O diretor do Observatório Vaticano é um dos entrevistados de meu livro A razão diante do enigma da existência, ao lado de quase 30 teólogos, filósofos e cientistas. Entre outros assuntos, falamos também da possibilidade de existir vida extraterrestre. Perguntei a Consolmagno por que isso fascina tanto as pessoas, e essa foi a resposta dele:
“Parte disso, acho, está na esperança de que os ETs vão nos oferecer todas as respostas. Mas claro que isso é uma bobagem, em diversos sentidos. Ter tecnologia mais avançada não quer dizer que a ética deles seja melhor. E nós já temos um Salvador, que muita gente, aliás, se esquece de ouvir.”
Como o Sudário de Turim desmontou o ceticismo de um fotógrafo
O site Creative Minority Report divulgou, dias atrás, um vídeo em que o jornalista Glenn Beck entrevista Barrie Schwortz, o fotógrafo oficial do Shroud of Turin Research Project (Sturp), a força-tarefa de cientistas que examinou de perto o Sudário de Turim no fim dos anos 70. O vídeo é curto, tem pouco mais de 10 minutos, e nele Beck e Schwortz conversam sobre as conclusões do Sturp e todos os problemas do teste de carbono-14 realizado anos depois.

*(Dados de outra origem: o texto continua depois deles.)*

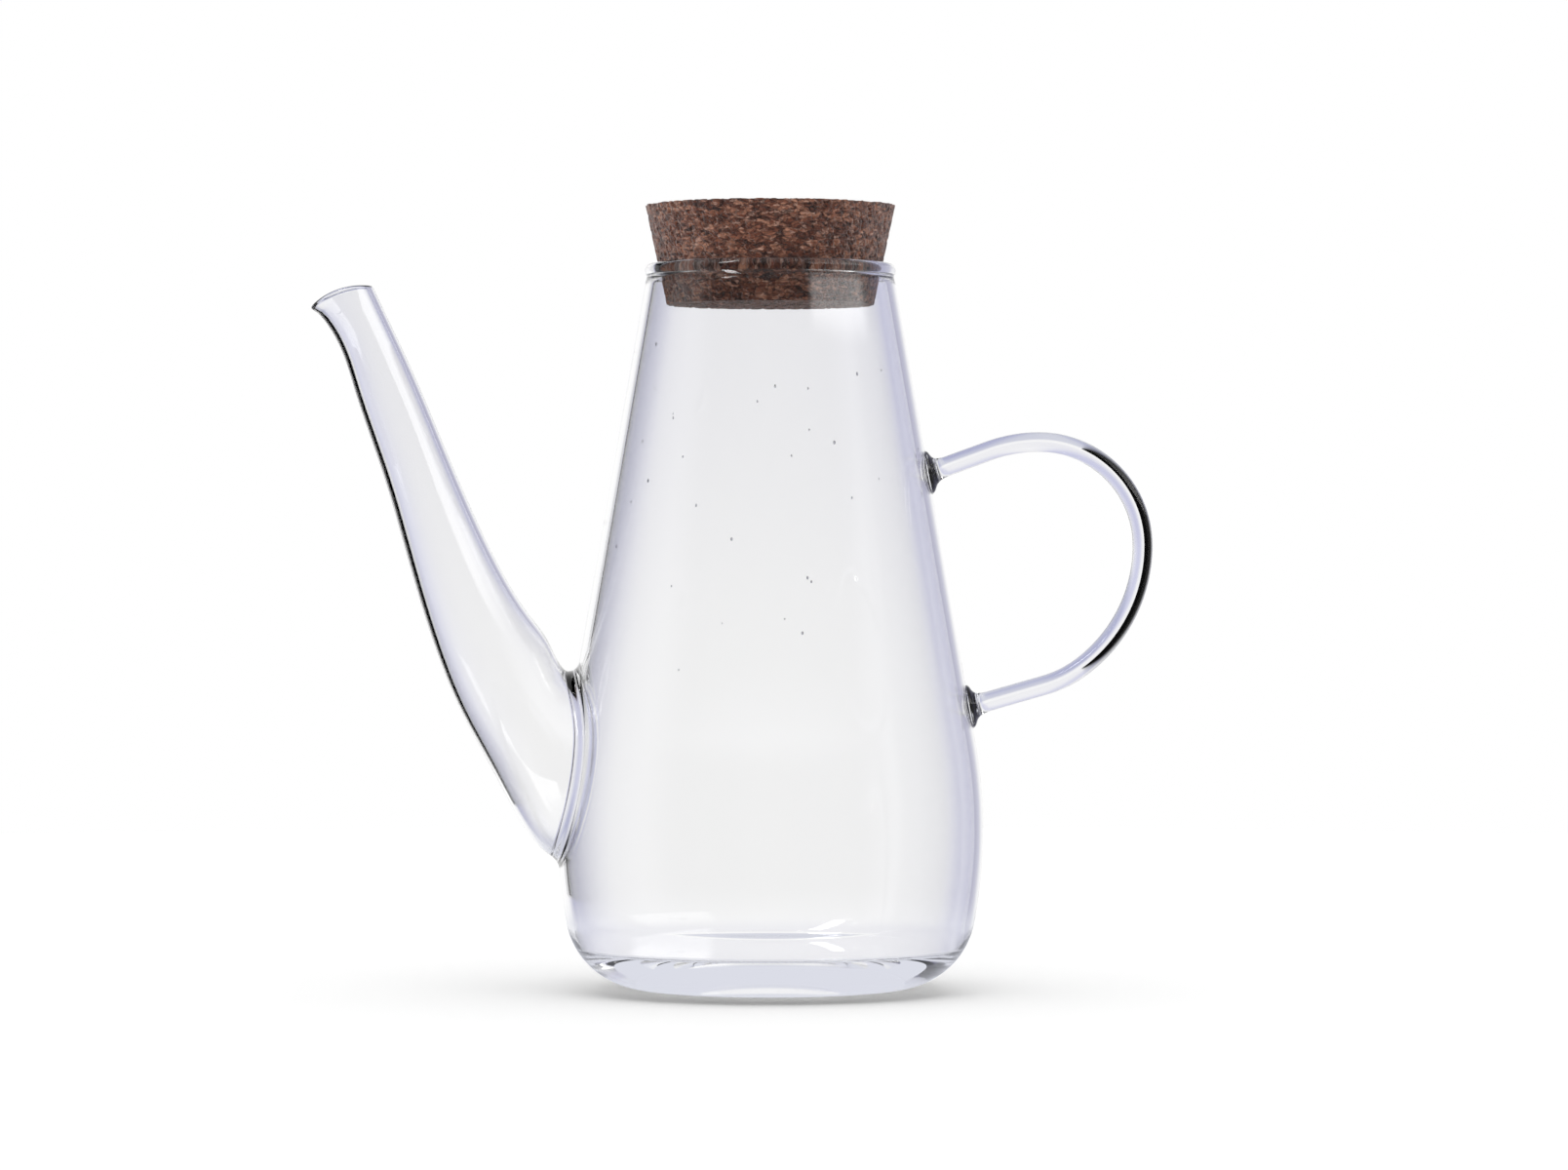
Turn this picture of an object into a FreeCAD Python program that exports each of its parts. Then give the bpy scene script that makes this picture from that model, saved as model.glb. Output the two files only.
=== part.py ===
"""Oil cruet: a blown glass body with a horn spout and a rod handle fused on, and a tapered cork.

Millimetres, +Z up. The origin is the centre of the base on the vessel's axis, at the level
of the surface it stands on. The spout leans towards -X and the handle stands out towards +X.
"""
import FreeCAD, Part
import math
import os

# Body, from the base up
footRadius = 26.5          # where the flat underside ends
bellyRadius = 45.2         # widest place
bellyHeight = 33.7
bellyArcRadius = 105.0     # bulge of the side through the belly
coneSlope = 0.175          # how much the side comes in for each millimetre up
wall = 1.8
puntRadius = 19.0          # hollow under the base
puntDepth = 1.3

# Floor of the cavity: a shallow bowl that meets the wall in a crease
floorCentreHeight = 3.6
creaseHeight = 8.5

# Fire-polished bead round the mouth
rimHeight = 153.7
beadRadius = 1.5

# Cork: a plain cone that wedges in the bead
corkTopRadius = 26.5
corkBottomRadius = 22.0
corkBottomHeight = 144.8
corkTopHeight = 166.0
corkEdgeRound = 0.4
corkGap = 0.02             # the cork sits line to line with the bead, less this

# Spout: round sections across a drawn horn, each with its centre x, centre z, diameter and lean.
# The lean is the angle from upright of the section's plane. The first stands in the cavity.
spoutSections = [
    (-34.5, 46.5, 37.0, 7.0),
    (-43.3, 46.7, 38.6, 7.0),
    (-53.0, 59.7, 30.4, 21.8),
    (-58.5, 69.0, 25.2, 34.4),
    (-63.3, 78.8, 21.0, 46.5),
    (-68.5, 92.0, 17.3, 59.7),
    (-74.9, 109.9, 14.4, 69.8),
    (-82.3, 129.4, 12.8, 67.7),
    (-88.3, 143.0, 12.1, 66.0),
    (-90.9, 147.1, 13.5, 73.8),
]
spoutWall = 1.2
spoutSeamRound = 2.8       # fused fillet where the horn joins the body
spoutCollar = 3.6          # width of the ring of body wall that the spout is fused on with

# Handle: a round rod that leaves the wall upwards, goes over and comes back
rodDiameter = 4.2
upperFoot = (33.0, 109.1)
upperRun = 14.3
upperRise = 20.0           # degrees above level where the rod leaves the wall
handleArcs = [(31.0, 20.0), (22.0, 90.0), (32.0, 55.0), (24.0, 19.0)]  # radius, turn in degrees
lowerRun = 17.4
footFlareRadius = 4.6      # the rod spreads into the wall at both feet
footFlareLength = 3.6
footInWall = 1.2           # how far the rod and its foot are drawn into the wall, then trimmed to it


yAxis = FreeCAD.Vector(0, 1, 0)


def vec(x, z):
    """Point in the plane of symmetry, which holds the spout and the handle."""
    return FreeCAD.Vector(x, 0, z)


def arcThrough(a, b, c):
    return Part.Arc(vec(*a), vec(*b), vec(*c)).toShape()


def line(a, b):
    return Part.LineSegment(vec(*a), vec(*b)).toShape()


def revolve(edges):
    face = Part.Face(Part.Wire(edges))
    return face.revolve(vec(0, 0), vec(0, 1), 360)


def arcPoint(centre, radius, angle):
    return (centre[0] + radius * math.cos(angle), centre[1] + radius * math.sin(angle))


def bodySide():
    """Centres, radii and turning angles of the heel arc and the belly arc, which run tangent."""
    belly = (bellyRadius - bellyArcRadius, bellyHeight)
    across = footRadius - belly[0]
    heelRadius = (bellyArcRadius ** 2 - across ** 2 - bellyHeight ** 2)
    heelRadius = heelRadius / (2 * (bellyArcRadius - bellyHeight))
    heel = (footRadius, heelRadius)
    joinAngle = math.atan2(heel[1] - belly[1], heel[0] - belly[0])
    coneAngle = math.atan(coneSlope)
    return heel, heelRadius, belly, joinAngle, coneAngle


def coneRadiusAt(z, inset=0.0):
    """Outer radius of the straight side at a height, less an inset square to the wall."""
    heel, heelRadius, belly, joinAngle, coneAngle = bodySide()
    start = arcPoint(belly, bellyArcRadius, coneAngle)
    return start[0] - coneSlope * (z - start[1]) - inset / math.cos(coneAngle)


def bodyOuter():
    heel, heelRadius, belly, joinAngle, coneAngle = bodySide()
    puntTop = (0.0, puntDepth)
    puntEdge = (puntRadius, 0.0)
    puntMiddle = (puntRadius * 0.55, puntDepth * 0.74)
    foot = (footRadius, 0.0)
    heelMiddle = arcPoint(heel, heelRadius, (joinAngle - math.pi / 2) / 2)
    heelTop = arcPoint(heel, heelRadius, joinAngle)
    bellyMiddle = arcPoint(belly, bellyArcRadius, (joinAngle + coneAngle) / 2)
    coneFoot = arcPoint(belly, bellyArcRadius, coneAngle)
    beadHeight = rimHeight - beadRadius
    coneTop = (coneRadiusAt(beadHeight), beadHeight)
    return revolve([
        arcThrough(puntTop, puntMiddle, puntEdge),
        line(puntEdge, foot),
        arcThrough(foot, heelMiddle, heelTop),
        arcThrough(heelTop, bellyMiddle, coneFoot),
        line(coneFoot, coneTop),
        line(coneTop, (0.0, beadHeight)),
        line((0.0, beadHeight), puntTop),
    ])


def bodyCavity():
    heel, heelRadius, belly, joinAngle, coneAngle = bodySide()
    inner = bellyArcRadius - wall
    drop = creaseHeight - bellyHeight
    crease = (belly[0] + math.sqrt(inner ** 2 - drop ** 2), creaseHeight)
    creaseAngle = math.atan2(drop, crease[0] - belly[0])
    sideMiddle = arcPoint(belly, inner, (creaseAngle + coneAngle) / 2)
    coneFoot = arcPoint(belly, inner, coneAngle)
    above = rimHeight + 2.0
    coneTop = (coneRadiusAt(above, wall), above)
    bowlMiddle = (crease[0] * 0.5, floorCentreHeight + (creaseHeight - floorCentreHeight) * 0.25)
    return revolve([
        arcThrough((0.0, floorCentreHeight), bowlMiddle, crease),
        arcThrough(crease, sideMiddle, coneFoot),
        line(coneFoot, coneTop),
        line(coneTop, (0.0, above)),
        line((0.0, above), (0.0, floorCentreHeight)),
    ])


def hornSolid(sections, inset):
    """Solid whose skin runs smoothly through the sections, each smaller by the inset all round.

    Each section is a circle written as nine weighted poles, and each pole is carried along
    the horn by its own cubic, so that the skin is one face.
    """
    corners = [(1, 0), (1, 1), (0, 1), (-1, 1), (-1, 0), (-1, -1), (0, -1), (1, -1), (1, 0)]
    weights = [1.0 if 0 in corner else math.sqrt(0.5) for corner in corners]
    rows = []
    for x, z, diameter, lean in sections:
        radius = diameter / 2 - inset
        turn = FreeCAD.Rotation(yAxis, lean - 90)
        place = FreeCAD.Placement(vec(x, z), turn)
        rows.append([place.multVec(FreeCAD.Vector(a * radius, b * radius, 0)) for a, b in corners])
    along = [0.0]
    for near, far in zip(sections, sections[1:]):
        along.append(along[-1] + math.hypot(far[0] - near[0], far[1] - near[1]))
    lines = []
    for column in range(len(corners)):
        curve = Part.BSplineCurve()
        curve.interpolate(Points=[row[column] for row in rows], Parameters=along)
        lines.append(curve)
    poles = [curve.getPoles() for curve in lines]
    skin = Part.BSplineSurface()
    skin.buildFromPolesMultsKnots(
        poles, [3, 2, 2, 2, 3], lines[0].getMultiplicities(), [0, 1, 2, 3, 4], lines[0].getKnots(),
        False, False, 2, 3, [[weight] * len(poles[0]) for weight in weights])
    side = skin.toShape()
    ends = [Part.Face(Part.Wire([edge])) for edge in side.Edges if edge.isClosed()]
    shell = Part.makeShell([side] + ends)
    shell.sewShape()
    return Part.makeSolid(shell)


def spoutOuter():
    return hornSolid(spoutSections, 0.0)


def spoutBore():
    """The spout's inside, run on into the cavity and out past the mouth."""
    x, z, diameter, lean = spoutSections[0]
    inCavity = (x + 8.0, z, diameter, lean)
    x, z, diameter, lean = spoutSections[-1]
    beforeX, beforeZ = spoutSections[-2][:2]
    pastMouth = (2 * x - beforeX, 2 * z - beforeZ, diameter, lean)
    return hornSolid([inCavity] + spoutSections + [pastMouth], spoutWall)


def handlePath():
    """Straight run, four tangent arcs and a straight run, from the upper foot to the lower."""
    heading = math.radians(upperRise)
    here = upperFoot
    edges = []

    def step(length):
        return (here[0] + length * math.cos(heading), here[1] + length * math.sin(heading))

    there = step(upperRun)
    edges.append(line(here, there))
    here = there
    for radius, turn in handleArcs:
        centre = (here[0] + radius * math.sin(heading), here[1] - radius * math.cos(heading))
        start = heading + math.pi / 2
        sweep = math.radians(turn)
        middle = arcPoint(centre, radius, start - sweep / 2)
        there = arcPoint(centre, radius, start - sweep)
        edges.append(arcThrough(here, middle, there))
        here = there
        heading = heading - sweep
    there = step(lowerRun)
    edges.append(line(here, there))
    return edges, there, heading


def handleFoot(place, heading):
    """Trumpet round the rod's end, wide at the wall, narrowing along the heading."""
    rod = rodDiameter / 2
    reach = footInWall + footFlareLength
    bend = (rod + (footFlareRadius - rod) * 0.25, footInWall + footFlareLength * 0.35)
    flare = revolve([
        line((0.0, 0.0), (footFlareRadius, 0.0)),
        line((footFlareRadius, 0.0), (footFlareRadius, footInWall)),
        arcThrough((footFlareRadius, footInWall), bend, (rod, reach)),
        line((rod, reach), (0.0, reach)),
        line((0.0, reach), (0.0, 0.0)),
    ])
    turn = FreeCAD.Rotation(yAxis, 90 - math.degrees(heading))
    flare.Placement = FreeCAD.Placement(vec(*place), turn)
    return flare


def handle():
    edges, lowerFoot, heading = handlePath()
    section = Part.makeCircle(rodDiameter / 2)
    turn = FreeCAD.Rotation(yAxis, 90 - upperRise)
    section.Placement = FreeCAD.Placement(vec(*upperFoot), turn)
    rod = Part.Wire(edges).makePipeShell([Part.Wire([section])], True, True)
    upper = handleFoot(upperFoot, math.radians(upperRise))
    lower = handleFoot(lowerFoot, heading + math.pi)
    return rod.fuse([upper, lower])


def rimBead():
    """Ring of round section that the cork's side just touches."""
    height = rimHeight - beadRadius
    slope = (corkTopRadius - corkBottomRadius) / (corkTopHeight - corkBottomHeight)
    corkRadius = corkBottomRadius + slope * (height - corkBottomHeight)
    ring = corkRadius + (beadRadius + corkGap) / math.cos(math.atan(slope))
    bead = Part.makeTorus(ring, beadRadius)
    bead.translate(vec(0, height))
    return bead


def seamEdges(shape):
    """Edges where the horn's skin, the only free-form face, meets the body's round side."""
    found = []
    for edge in shape.Edges:
        faces = [face for face in shape.Faces if any(edge.isSame(other) for other in face.Edges)]
        kinds = [face.Surface.TypeId for face in faces]
        atHorn = kinds.count("Part::GeomBSplineSurface") == 1
        if len(faces) == 2 and atHorn and "Part::GeomPlane" not in kinds:
            found.append(edge)
    return found


def glassPieces():
    """Body, spout and handle, each trimmed to the next where they are fused together."""
    bodySolid = bodyOuter()
    outer = bodySolid.fuse(spoutOuter()).removeSplitter()
    outer = outer.makeFillet(spoutSeamRound, seamEdges(outer))
    glass = outer.cut([bodyCavity(), spoutBore()]).fuse(rimBead()).removeSplitter()
    collar = hornSolid(spoutSections, -spoutCollar)
    body = glass.cut(collar)
    spout = glass.common(collar)
    rod = handle().cut(bodySolid)
    return body.Solids[0], spout.Solids[0], rod.Solids[0]


def cork():
    height = corkTopHeight - corkBottomHeight
    plug = Part.makeCone(corkBottomRadius, corkTopRadius, height)
    plug.translate(vec(0, corkBottomHeight))
    rims = [edge for edge in plug.Edges if edge.Curve.TypeId == "Part::GeomCircle"]
    return plug.makeFillet(corkEdgeRound, rims).Solids[0]


os.makedirs("parts", exist_ok=True)
glassBody, glassSpout, glassHandle = glassPieces()
pieces = (("glass_body", glassBody), ("glass_spout", glassSpout),
          ("glass_handle", glassHandle), ("cork_stopper", cork()))
for name, shape in pieces:
    print(name, shape.ShapeType, "solids", len(shape.Solids), "valid", shape.isValid(),
          "volume", round(shape.Volume), "mm3", shape.BoundBox)
    shape.exportStep("parts/%s.step" % name)
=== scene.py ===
import bpy
import math
import numpy as np
from mathutils.geometry import delaunay_2d_cdt
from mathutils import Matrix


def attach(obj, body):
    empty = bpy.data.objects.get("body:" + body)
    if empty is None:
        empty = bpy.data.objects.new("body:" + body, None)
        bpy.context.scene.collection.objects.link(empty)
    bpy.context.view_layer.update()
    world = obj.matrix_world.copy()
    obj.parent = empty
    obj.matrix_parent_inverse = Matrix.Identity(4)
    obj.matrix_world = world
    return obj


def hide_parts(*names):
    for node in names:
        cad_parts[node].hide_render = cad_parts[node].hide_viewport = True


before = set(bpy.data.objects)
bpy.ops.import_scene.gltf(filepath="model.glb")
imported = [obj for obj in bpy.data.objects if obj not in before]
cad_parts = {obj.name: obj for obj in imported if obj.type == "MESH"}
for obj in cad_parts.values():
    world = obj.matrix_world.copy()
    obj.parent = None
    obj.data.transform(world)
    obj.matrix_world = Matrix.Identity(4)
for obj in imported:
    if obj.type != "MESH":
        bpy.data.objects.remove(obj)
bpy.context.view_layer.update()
mm = 0.001
print("cruet: frame loaded")


# small helpers; sizes are in millimetres until a mesh is made

def rgba(hexColour):
    # an sRGB hex colour as the linear values that the nodes use
    parts = [int(hexColour[i:i + 2], 16) / 255 for i in (1, 3, 5)]
    return [c / 12.92 if c <= 0.04045 else ((c + 0.055) / 1.055) ** 2.4 for c in parts] + [1.0]


def addNode(tree, kind, settings=None, inputs=None):
    # a node with its settings, and its inputs set to values or linked to sockets
    node = tree.nodes.new(kind)
    for name, value in (settings or {}).items():
        setattr(node, name, value)
    for name, value in (inputs or {}).items():
        if isinstance(value, bpy.types.NodeSocket):
            tree.links.new(value, node.inputs[name])
        else:
            node.inputs[name].default_value = value
    return node


def maths(tree, operation, a, b=0.0, c=0.0):
    return addNode(tree, "ShaderNodeMath", {"operation": operation}, {0: a, 1: b, 2: c}).outputs[0]


def mixColour(tree, factor, a, b):
    return addNode(tree, "ShaderNodeMix", {"data_type": "RGBA"},
                   {"Factor": factor, "A": a, "B": b}).outputs["Result"]


def spanOf(tree, value, low, high, first=0.0, last=1.0):
    # goes smoothly from first to last while the value goes from low to high
    return addNode(tree, "ShaderNodeMapRange", {"interpolation_type": "SMOOTHSTEP"},
                   {"Value": value, "From Min": low, "From Max": high,
                    "To Min": first, "To Max": last}).outputs[0]


def newMaterial(name):
    material = bpy.data.materials.new(name)
    material.use_nodes = True
    material.node_tree.nodes.clear()
    return material, material.node_tree


def unit(v):
    return v / np.linalg.norm(v, axis=-1, keepdims=True)


def arcRows(centre, radius, start, end, step):
    # points on an arc, with the direction of travel at each
    count = max(3, int(abs(end - start) * radius / step) + 1)
    a = np.linspace(start, end, count)
    way = 1.0 if end > start else -1.0
    points = np.stack([centre[0] + radius * np.cos(a), centre[1] + radius * np.sin(a)], 1)
    return points, np.stack([-np.sin(a), np.cos(a)], 1) * way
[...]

Ao contrário do título do vídeo, que fala em “new evidence”, não temos ali nenhuma novidade bombástica, ao menos não para quem acompanha as notícias e estudos sobre o Sudário. E eu certamente não compartilho da hipótese de Schwortz sobre os motivos para o carbono-14 ter dado os resultados que deu. Mesmo assim, vale a pena acompanhar a conversa e ver como a experiência mudou radicalmente a opinião de Schwortz sobre a relíquia mais estudada da história da cristandade.